Nelson places her research on this artwork in the context of local lore. Mentioning the luxurious Hotel Pere Marquette in Peoria, Ill., she notes that Peoria was an important stop on the vaudeville circuit (hence the expression “if it plays in Peoria”). And she writes that Archbishop Joseph H. Schlarman of Peoria in 1933 “was an early advocate of ethanol…and ‘warned about the impending danger of reliance on foreign oil.’” These additional stories provide an enhanced context for this serious study of a very particular subject in art history.

Nelson’s research and her interpretation of it are very impressive. The book would have benefited, though, from more careful editing. Commas appear or fail to appear without system. Misplaced modifiers are awkward. Thus, “Mounted on a bluff in a quarry in Godfrey, [Ill.,] the Rotarians lost their lease ten years later.” Or: “Offered as a raffle prize, a Cincinnati coffee shop owner won the painting and, in turn, put it up for sale.” Also, the introduction includes 15 endnotes, but numbers in the text stop after number six. And the table of contents places Milwaukee in Illinois!
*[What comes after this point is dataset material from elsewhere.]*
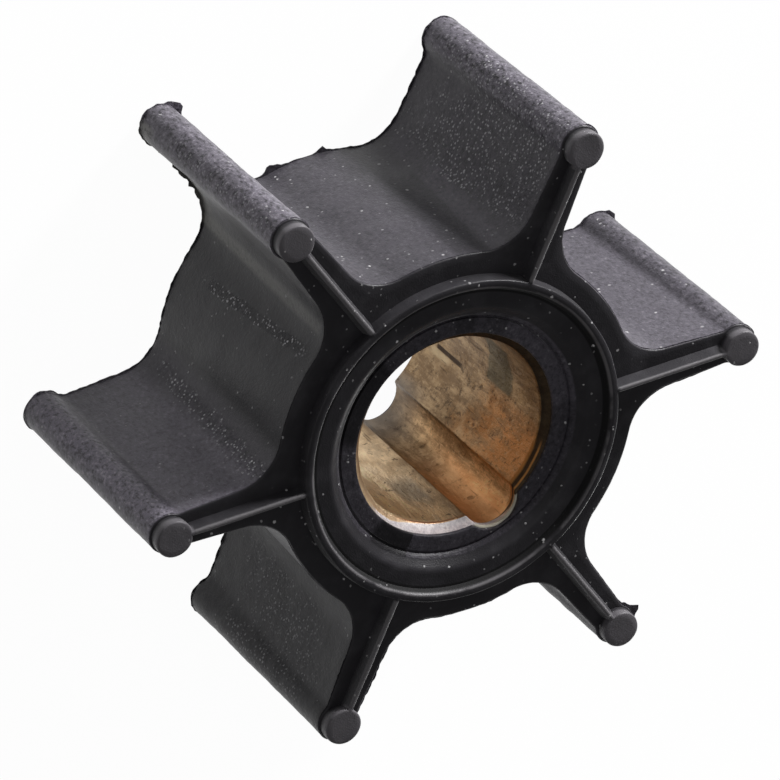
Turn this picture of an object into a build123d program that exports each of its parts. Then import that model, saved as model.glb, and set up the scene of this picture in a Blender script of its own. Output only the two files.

Still, the book is an interesting look at a limited but important facet of American history. People found in Marquette a quiet but fully dedicated hero from a mythic past who devoted his life to a cause he believed in before he died worn-out and sick at a remote river in Michigan. Besides this the Pere Marquette River, a county and a town in both Michigan and Wisconsin now bear his name, as do towns in Iowa and Kansas, lakes in Missouri and Minnesota, an island in Lake Huron, countless parks and streets, Marquette University and High School in Milwaukee and proud high schools elsewhere. The book explains what one author called a “Marquette movement,” that turned Marquette into a hero. In 1930 The New York Times called him “a man of stout purpose and pure heart” and wondered why the Catholic Church did not canonize him.

Searching for Marquette answers many questions, but not that one.